** Do this **
Your answer is a single number: how many lines hold the word "starts"?

** Data extract **
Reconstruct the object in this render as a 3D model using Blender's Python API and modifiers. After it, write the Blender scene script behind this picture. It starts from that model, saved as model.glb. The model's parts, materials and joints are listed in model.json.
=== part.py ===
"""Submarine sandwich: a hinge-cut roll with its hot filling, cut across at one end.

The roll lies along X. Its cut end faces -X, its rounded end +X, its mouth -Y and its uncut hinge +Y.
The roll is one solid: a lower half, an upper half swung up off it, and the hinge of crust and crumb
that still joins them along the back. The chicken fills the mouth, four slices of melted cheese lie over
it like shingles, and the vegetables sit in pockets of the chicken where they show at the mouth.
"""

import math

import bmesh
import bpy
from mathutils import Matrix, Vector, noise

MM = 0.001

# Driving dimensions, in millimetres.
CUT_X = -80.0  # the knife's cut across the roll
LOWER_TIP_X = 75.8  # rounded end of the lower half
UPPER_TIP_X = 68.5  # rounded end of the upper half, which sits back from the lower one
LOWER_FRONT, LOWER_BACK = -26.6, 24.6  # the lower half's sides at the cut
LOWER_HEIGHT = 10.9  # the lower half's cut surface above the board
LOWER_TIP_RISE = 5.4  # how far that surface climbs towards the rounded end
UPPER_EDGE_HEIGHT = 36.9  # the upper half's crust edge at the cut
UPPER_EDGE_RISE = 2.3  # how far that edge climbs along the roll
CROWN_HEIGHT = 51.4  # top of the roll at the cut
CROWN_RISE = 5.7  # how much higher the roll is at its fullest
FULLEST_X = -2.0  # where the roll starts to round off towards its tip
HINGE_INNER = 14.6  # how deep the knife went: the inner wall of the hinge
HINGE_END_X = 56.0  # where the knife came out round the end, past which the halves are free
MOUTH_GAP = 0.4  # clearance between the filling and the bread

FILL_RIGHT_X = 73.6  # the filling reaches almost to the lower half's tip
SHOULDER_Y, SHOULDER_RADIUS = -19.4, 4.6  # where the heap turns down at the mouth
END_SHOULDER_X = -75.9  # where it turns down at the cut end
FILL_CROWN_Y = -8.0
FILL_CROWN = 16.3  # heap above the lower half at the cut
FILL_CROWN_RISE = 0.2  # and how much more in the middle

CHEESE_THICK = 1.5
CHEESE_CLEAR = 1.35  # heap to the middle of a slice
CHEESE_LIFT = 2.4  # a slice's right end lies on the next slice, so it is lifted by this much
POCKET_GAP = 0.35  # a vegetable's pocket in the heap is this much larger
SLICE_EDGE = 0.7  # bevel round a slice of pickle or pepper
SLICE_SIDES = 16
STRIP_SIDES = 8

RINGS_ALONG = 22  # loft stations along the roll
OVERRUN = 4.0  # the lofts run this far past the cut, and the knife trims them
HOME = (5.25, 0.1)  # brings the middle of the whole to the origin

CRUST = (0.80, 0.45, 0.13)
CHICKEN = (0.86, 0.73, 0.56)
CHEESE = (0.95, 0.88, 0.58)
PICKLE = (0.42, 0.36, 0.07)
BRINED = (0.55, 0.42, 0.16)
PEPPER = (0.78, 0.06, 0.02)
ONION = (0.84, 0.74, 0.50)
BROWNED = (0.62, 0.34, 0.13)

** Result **
2